So you have a special occasion coming up. The boss is coming to dinner, it’s your partner’s birthday or you just feel like a little treat. You absolutely have to make these super simple but unbelievably stunning, deconstructed Beef Fillet Pies. Tender beef fillet rolled in pepper that literally melts in your mouth resting on a bed of rosemary infused Yorkshire pud. It doesn’t stop there. How about you dress it with a rich, cabernet sauvignon reduction and a delicious dollop of horseradish cream. A match made in Sunday roast heaven. Food utopia……only this kind of perfection is not the imaginary kind.
Prep time: 25 Minutes Cooking time: 45 Minutes $$-$$$ Medium to Exie (special occasion material)
1 x 800gm Eye fillet roll
1 tbs of cracked mixed pepper (Black will do but the mixed pepper is more subtle)
4 tbs of store bought horseradish cream
For the Cab Sav Sauce:
500ml of decent Cabernet Sauvignon
250 ml of beef stock
1 sprig of rosemary
1 clove of garlic, whole but bruised
40gm of butter, cubed
For the Yorkies:
3/4 cup of plain flour
A good sprinkle of sea salt and pepper
1 sprig of rosemary, leaves removed and finely chopped
1 egg, lightly beaten
1/4 cup of water
1/2 cup of warm milk
40gm of butter
Pour the wine into a saucepan and add the rosemary and garlic. Bring to the boil, reduce to a simmer and allow to reduce by half, approximately 40-45 minutes. Add the beef stock and season with a little salt and pepper. Bring the liquid back to the boil and again reduce by at least half so you are left with about 1 cup of liquid. Just before serving remove from the heat and whisk in the butter
Preheat the oven to 180°C. Tear off a piece of baking paper and sprinkle it liberally with sea salt and the cracked pepper. Rub the fillet with a little olive oil and roll the fillet across the paper, covering it all over with the salt and pepper mix.
Heat a large frypan to a high heat and brown the fillet on all sides until lovely and golden. Either pop the pan in the oven or transfer the fillet to a baking tray and place it in the oven for 25 minutes for medium rare.

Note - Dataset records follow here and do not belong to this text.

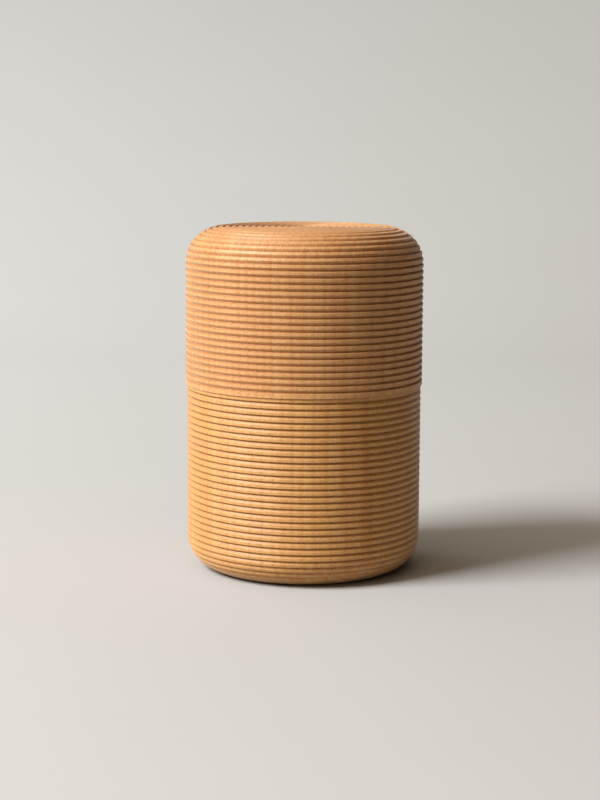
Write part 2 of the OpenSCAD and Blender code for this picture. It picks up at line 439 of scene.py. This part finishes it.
STAGE_FLAT_R = 0.55
STAGE_SWEEP_R = 1.6
NEAR_FLOOR_R = 0.3
KEY_AZIMUTH, KEY_ELEVATION = math.radians(-64), math.radians(42)
KEY_DISTANCE, KEY_SIZE, KEY_WATTS = 1.45, 0.62, 37.7
KEY_COLOUR, BACK_COLOUR = (0.943, 0.964, 1.0), (0.866, 0.949, 1.0)
BACK_PLACE, BACK_TURN = (-0.55, 0.5, 1.1), (math.radians(68), 0, math.radians(-14))
BACK_SIZE, BACK_WATTS = 0.8, 15.2
SKY_CENTRE, SKY_EDGE = (-0.5, -0.1, 0.86), 0.25
SKY_COLOUR, SKY_STRENGTH = (1.0, 0.814, 0.583, 1), 0.864
CAMERA_BACK, CAMERA_UP, CAMERA_LEFT = 0.5969, 0.14395, 0.0017
CAMERA_PITCH, CAMERA_ROLL = math.radians(8.577), math.radians(-0.28)
LENS_MM, SENSOR_MM = 84.05, 36.0


def stage_piece(name, outline, surface):
    piece = lathe(name, plain(outline[::-1]), closed=False, segments=SMALL_SEGMENTS)
    piece.data.materials.append(surface)
    return piece


def make_stage():
    """A round floor and, round it, a gentle sweep up into a backdrop on every side."""
    surface = paper()
    stage_piece("stage_floor", [(0, 0), (NEAR_FLOOR_R, 0)], surface)
    sweep = arc((STAGE_FLAT_R, STAGE_SWEEP_R), STAGE_SWEEP_R, -90, -20, 24)
    far = stage_piece("stage_sweep", [(NEAR_FLOOR_R, 0)] + sweep, surface)
    far.visible_diffuse = False  # the far sweep throws no light back at the caddy


def make_light(name, size, watts, colour, location, rotation):
    light = bpy.data.lights.new(name, "AREA")
    light.shape, light.size, light.energy = "SQUARE", size, watts
    light.color = colour
    lamp = bpy.data.objects.new(name, light)
    lamp.location = location
    lamp.rotation_euler = Euler(rotation)
    bpy.context.scene.collection.objects.link(lamp)


def make_lights():
    """A soft key from the camera's left, and a lamp behind the caddy that faces the backdrop."""
    flat = KEY_DISTANCE * math.cos(KEY_ELEVATION)
    place = (
        flat * math.sin(KEY_AZIMUTH),
        -flat * math.cos(KEY_AZIMUTH),
        KEY_DISTANCE * math.sin(KEY_ELEVATION),
    )
    turn = (math.pi / 2 - KEY_ELEVATION, 0, KEY_AZIMUTH)
    make_light("key", KEY_SIZE, KEY_WATTS, KEY_COLOUR, place, turn)
    make_light("backdrop_lamp", BACK_SIZE, BACK_WATTS, BACK_COLOUR, BACK_PLACE, BACK_TURN)


def make_world():
    """A dim warm sky that is brightest overhead towards the key and dark on the far side."""
    world = bpy.data.worlds.new("studio")
    bpy.context.scene.world = world
    world.use_nodes = True
    nodes, links = world.node_tree.nodes, world.node_tree.links
    direction = nodes.new("ShaderNodeTexCoord")
    facing = nodes.new("ShaderNodeVectorMath")
    facing.operation = "DOT_PRODUCT"
    facing.inputs[1].default_value = SKY_CENTRE
    fade = nodes.new("ShaderNodeMapRange")
    fade.inputs["From Min"].default_value = SKY_EDGE
    fade.inputs["To Max"].default_value = SKY_STRENGTH
    back = nodes["Background"]
    back.inputs["Color"].default_value = SKY_COLOUR
    links.new(direction.outputs["Generated"], facing.inputs[0])
    links.new(facing.outputs["Value"], fade.inputs["Value"])
    links.new(fade.outputs[0], back.inputs["Strength"])


def make_camera():
    data = bpy.data.cameras.new("camera")
    data.lens, data.sensor_width = LENS_MM, SENSOR_MM
    camera = bpy.data.objects.new("camera", data)
    camera.location = (-CAMERA_LEFT, -CAMERA_BACK, CAMERA_UP)
    camera.rotation_euler = Euler((math.pi / 2 - CAMERA_PITCH, CAMERA_ROLL, 0))
    bpy.context.scene.collection.objects.link(camera)
    bpy.context.scene.camera = camera


# ---------------------------------------------------------------- assembly

# maker, CAD node, body, material slot, light tone, dark tone, grain offset, whether it is ribbed
PIECES = (
    (make_body, "body", "root", "body_wood",
     (0.68, 0.385, 0.135, 1), (0.55, 0.25, 0.062, 1), 0.0, True),
    (make_lid, "lid", "lid", "lid_wood",
     (0.71, 0.405, 0.17, 1), (0.585, 0.265, 0.082, 1), 31.0, True),
    (make_inner_lid, "inner_lid", "inner_lid", "inner_wood",
     (0.60, 0.34, 0.145, 1), (0.49, 0.24, 0.08, 1), 57.0, False),
    (make_knob, "inner_lid_knob", "inner_lid", "knob_wood",
     (0.45, 0.23, 0.085, 1), (0.32, 0.14, 0.045, 1), 83.0, False),
)

for make, node, body, slot, light, dark, seed, ribbed in PIECES:
    piece = make()
    piece.data.materials.append(wood(node + "_cherry", light, dark, seed, ribbed))
    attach(piece, body)
    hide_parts(node)

make_stage()
make_lights()
make_world()
make_camera()
bpy.context.scene.view_settings.view_transform = "Standard"
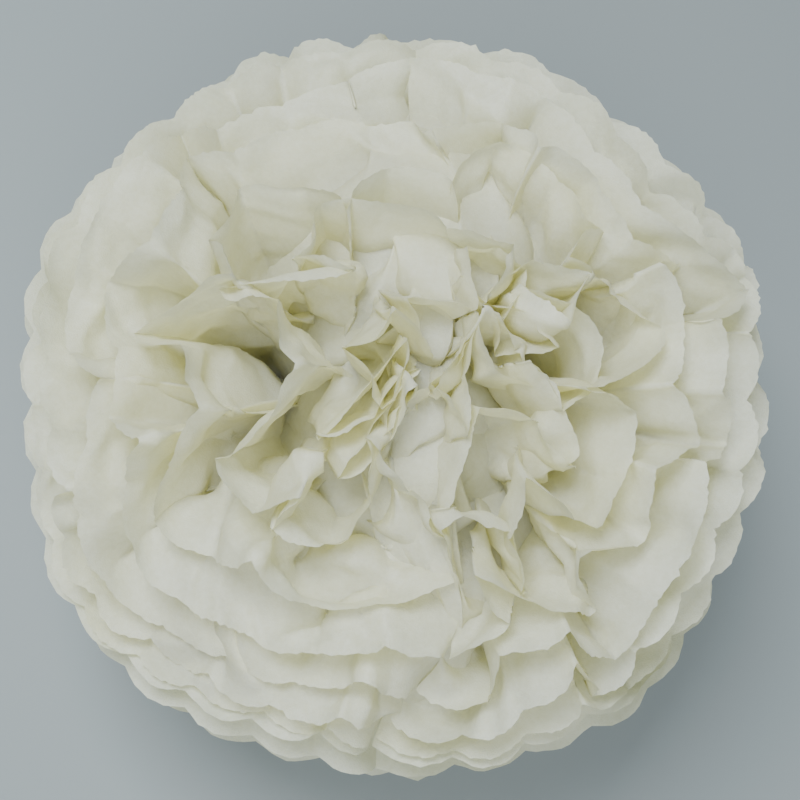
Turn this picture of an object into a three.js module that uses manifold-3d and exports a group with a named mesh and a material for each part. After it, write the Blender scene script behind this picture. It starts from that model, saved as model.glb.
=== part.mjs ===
// A tissue paper pom pom: a stack of tissue sheets, folded together like an accordion, tied round
// the middle with a wire and fanned out into a ball. Each sheet is one piece of paper. Its two ends
// fan out on the two sides of the tie, half a circle each, so that every sheet makes a full rosette.
// The upper sheets are pulled up and the lower ones down, and the underside is pressed flat where
// the ball lies on a table.
//
// Millimetres, +Z up. The origin is on the table, under the tie. The folds run along X at the tie.
import * as THREE from "three";
import { mergeVertices } from "three/addons/utils/BufferGeometryUtils.js";
import Module from "manifold-3d";

// ---- driving dimensions ----
const SHEET_LENGTH = 350; // from cut end to cut end, through the tie
const SHEET_WIDTH = 500; // across the folds
const PANELS = 17; // strips between the accordion folds
const UPPER_SHEETS = 9;
const LOWER_SHEETS = 7;
const PAPER = 0.3; // modelled thickness of a sheet
const SCALLOP_SHARE = 0.25; // how far the round cut of a panel's end stands out, per panel width

const TIE_HEIGHT = 127.5; // middle of the tie above the table
const TOP_RISE = 135; // from the tie to the highest petal tips
const FLOOR_DEPTH = 142; // where the lowest petal tips would reach, just past the table
const UPPER_LEAN = [4, 85]; // degrees above the horizontal, of the lowest and highest upper sheet
const LOWER_LEAN = [-7, -86]; // the same for the lower sheets, from the middle down
const CUP = 10; // degrees by which a steep sheet curves inwards along its length
const PRESS_SPREAD = 0.45; // how much further out a pressed petal tip lies

const STACK_STEP = 1.2; // from one sheet to the next inside the tie
const BUNDLE_RADIUS = 9.9; // of the gathered paper inside the tie
const NECK_HALF = 1.7; // half of the slit between a sheet's two fans, where the tie passes through
const SLIT_HALF = 0.5; // and at the rim
const DEEPEST_FOLD = 9; // half the height of a fold, where the paper is free
const CROWDED = 0.45; // half the height of a fold near the axis, per distance from it
const GATHERED = 70; // distance from the tie over which the folds open up

const WIRE_RADIUS = 0.5;
const TIE_GAP = 0.6; // between the gathered paper and the wire
const TWIST_LENGTH = 18; // of the two wire ends, twisted together
const TWIST_PITCH = 5;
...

Divide the butter for the puddings into 4 x 10cm (non stick if you have them) ramekins and pop them in the oven for 5 minutes. Sift the flour into a mixing bowl and sprinkle with salt. Add the rosemary and make a well in the centre. Whisk the egg and water together and add to the flour until it forms a paste and then pour in the milk. Beat the mixture with a wooden spoon until smooth. Remove the ramekins from the oven and swirl the butter around to evenly coat the bottom then divide the batter between the ramekins. Pop back in the oven and bake for 20 minutes or until puffed and golden.
Remove the fillet from the oven and allow to rest for 5-7 minutes. Slice the fillet into 1.5cm thick slices. Remove the puds from the ramekins and place them in the centre of your serving plates. Divide the beef fillet slices between each pudding and place them on top. Drizzle over the sauce and dollop on the Horseradish cream and garnish with a sprig of rosemary. Serve with greens or veg of your choice.